Wouldn’t an electric Rolls-Royce be even better?
The good news is that Rolls-Royce agrees with that assessment. “We’ve gone on the record saying that we will have an electrified Rolls-Royce within this decade, and quite possibly sooner,” Ghost engineering lead Jonathan Simms told Ars. The company has yet to confirm if it’ll be a standalone model or an EV based on something currently in the company’s line. “So the nice thing for us, at Rolls-Royce, is we fully agree with your comments.”
Simms said perhaps the biggest challenge to fully realizing a Rolls-Royce EV is just the limitations of electric vehicle ownership in general—not every community is currently set up with reliable charger access or other niceties that may normalize the experience. “You’ll never get past a Rolls-Royce press release without reading the word effortless,” he said. “And as you’re surely aware, at the moment, in many places in the world, owning an electric car is not described as effortless.
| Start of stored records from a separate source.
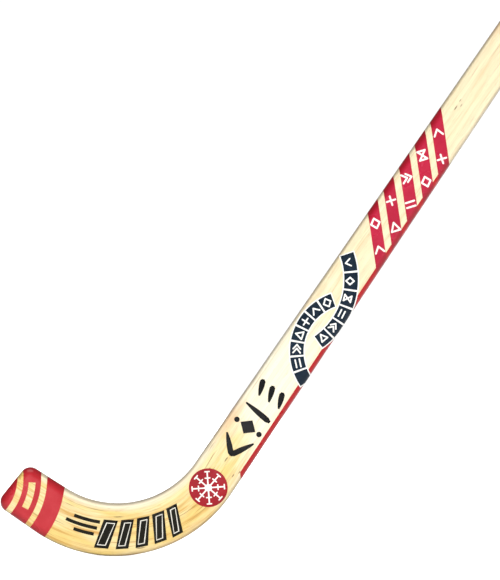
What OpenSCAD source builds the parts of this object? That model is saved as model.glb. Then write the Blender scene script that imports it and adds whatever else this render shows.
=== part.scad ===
// Roller hockey stick in bent laminated wood, with printed transfers on its front face.
// Everything is drawn flat first: x to the right, y up, z through the thickness, front at +z.
// upright() then stands it up: +X right, +Z up, front face towards -Y, sole contact at the origin.

/* [Outline] */
// Radius of the hollow, upper edge of the bend
inner_r = 88.9; // [80:0.1:100]
// Radius of the sole, the lower edge of the bend
sole_r = 131.9; // [120:0.1:145]
// Height of the blade, from the sole's contact point to the hollow above it
blade_h = 49.3; // [45:0.1:50]
// How far the hollow's centre lies towards the shaft from the sole's centre
centre_shift = 2.4; // [0:0.1:6]
// Slope of the shaft's upper edge above the floor
shaft_in_angle = 55.4; // [50:0.1:60]
// Slope of the shaft's lower edge; the difference is the taper
shaft_out_angle = 56.4; // [50:0.1:60]
// Direction of the toe's upper edge
toe_in_angle = 147.4; // [140:0.1:155]
// Direction of the toe's lower edge
toe_out_angle = 145.3; // [140:0.1:155]
// Straight run of the shaft, from the bend to the butt
shaft_run = 855; // [700:5:900]
// Straight run of the toe, from the bend to the end face
toe_run = 44; // [30:1:60]
// Radius of the toe's two corners, seen from the front
toe_corner_r = 10; // [8:0.5:14]
// Slope of the toe's end face away from square
toe_face_tilt = 6; // [0:0.5:12]

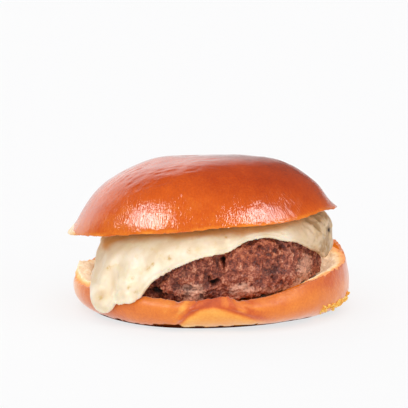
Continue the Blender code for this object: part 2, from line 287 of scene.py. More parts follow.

There’s very pleasant elements to driving and owning them, for sure, but the entire experience end-to-end is not one that’s marked by that word.”
Still, an electric Rolls-Royce is coming, sometime. And without hesitation, Simms said the company has the technology and they are working to bring it to market.
“There’s a number of brands at the moment you see are really struggling to get their head around what electrification means with their brand values—everything from creating standalone model lines through trying to integrate some kind of hybrid into a hypercar, and everything in between,” he said. “Actually for us, it’s very simple, because electrification is perfect for our brand values. As you say, it’s silent, it’s instant torque, fairly often our cars are used at lower speeds—it fits perfectly.”